--- Directions for this task ---
Select each line where the word "from" appears.

## Begin Material to process

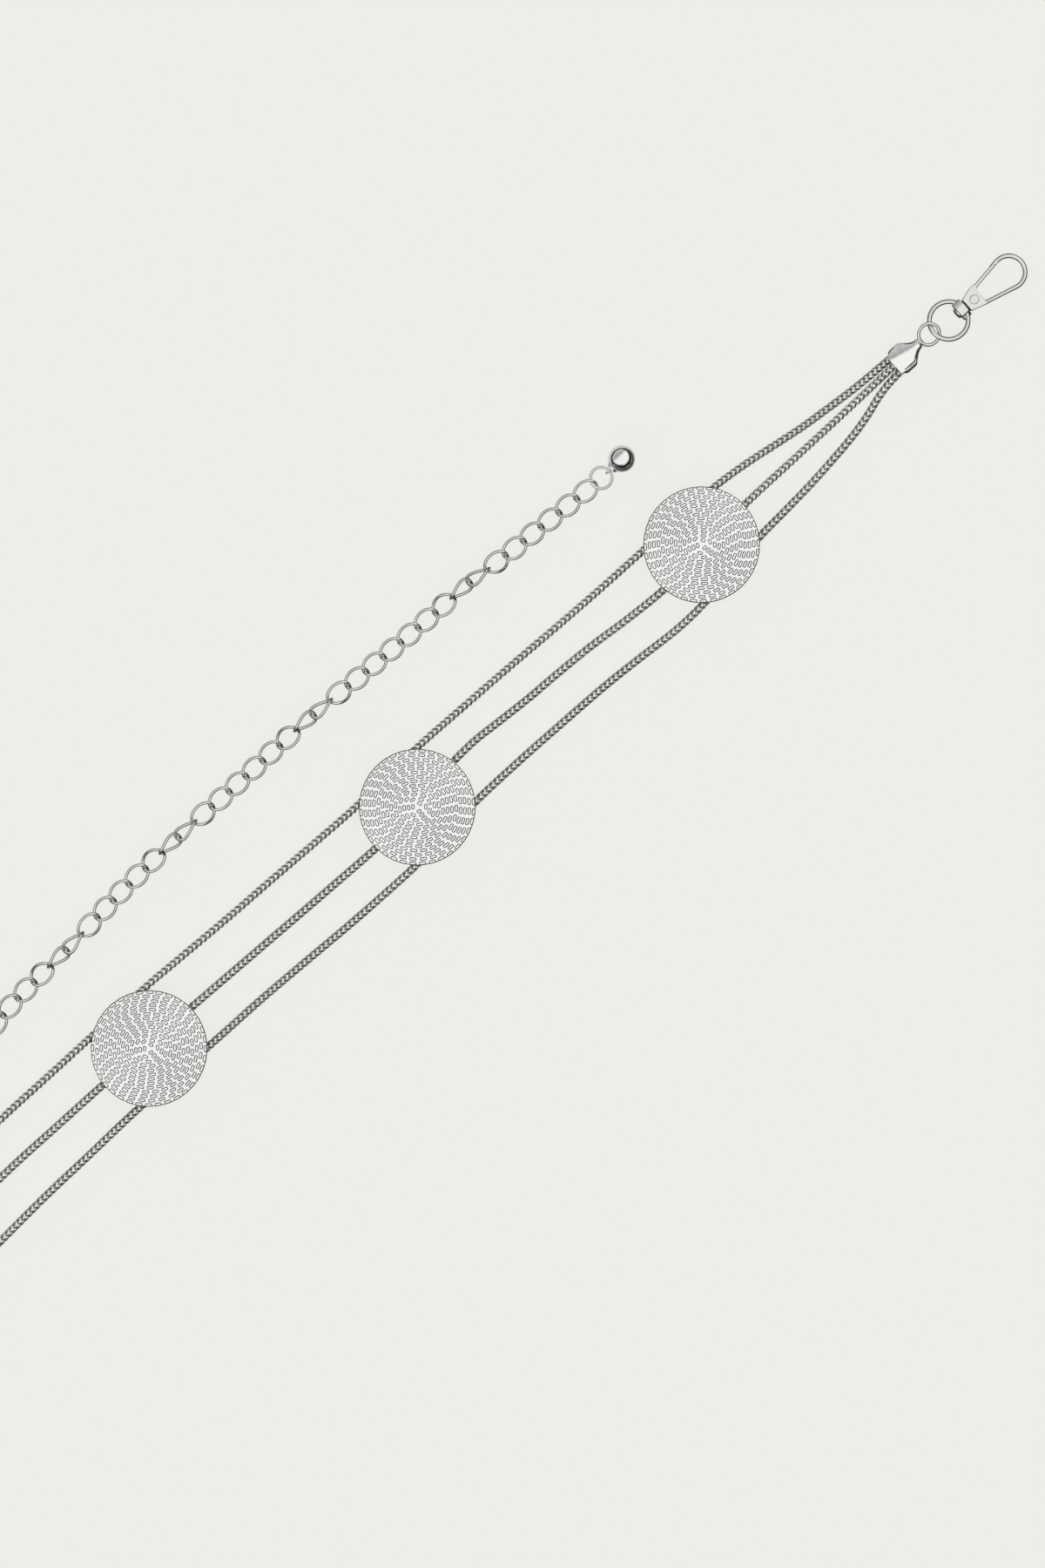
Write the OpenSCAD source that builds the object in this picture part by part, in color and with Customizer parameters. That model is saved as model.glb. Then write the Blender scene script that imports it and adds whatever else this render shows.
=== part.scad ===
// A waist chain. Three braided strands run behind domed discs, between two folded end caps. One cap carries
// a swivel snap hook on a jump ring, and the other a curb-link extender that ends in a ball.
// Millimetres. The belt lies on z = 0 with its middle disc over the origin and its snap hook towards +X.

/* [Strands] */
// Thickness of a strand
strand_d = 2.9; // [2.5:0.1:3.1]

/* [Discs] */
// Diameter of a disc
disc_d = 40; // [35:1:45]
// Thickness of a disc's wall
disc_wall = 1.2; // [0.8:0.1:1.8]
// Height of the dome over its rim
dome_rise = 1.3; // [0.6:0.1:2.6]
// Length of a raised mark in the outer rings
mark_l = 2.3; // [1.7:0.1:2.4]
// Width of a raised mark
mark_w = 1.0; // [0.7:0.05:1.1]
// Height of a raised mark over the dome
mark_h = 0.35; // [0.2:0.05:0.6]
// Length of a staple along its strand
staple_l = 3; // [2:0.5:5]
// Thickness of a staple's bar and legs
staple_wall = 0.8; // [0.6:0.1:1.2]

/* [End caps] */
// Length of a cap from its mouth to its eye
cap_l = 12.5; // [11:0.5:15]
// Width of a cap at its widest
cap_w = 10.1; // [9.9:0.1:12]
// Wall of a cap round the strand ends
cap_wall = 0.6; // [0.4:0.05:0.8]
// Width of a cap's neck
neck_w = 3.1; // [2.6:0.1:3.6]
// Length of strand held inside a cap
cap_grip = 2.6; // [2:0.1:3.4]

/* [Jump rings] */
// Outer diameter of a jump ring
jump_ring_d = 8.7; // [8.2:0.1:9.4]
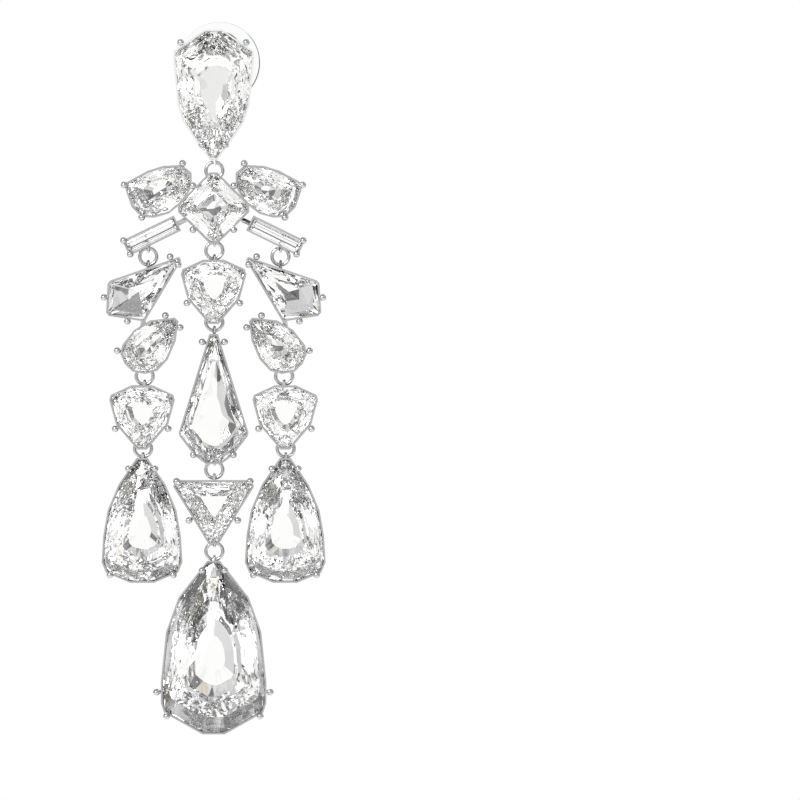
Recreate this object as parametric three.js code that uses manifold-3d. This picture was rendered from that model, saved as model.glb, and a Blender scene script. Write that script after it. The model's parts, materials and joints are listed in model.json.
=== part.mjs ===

## End Material to process

--- Written answer ---
// Length of a cap from its mouth to its eye
Recreate this object as parametric three.js code that uses manifold-3d. This picture was rendered from that model, saved as model.glb, and a Blender scene script. Write that script after it. The model's parts, materials and joints are listed in model.json.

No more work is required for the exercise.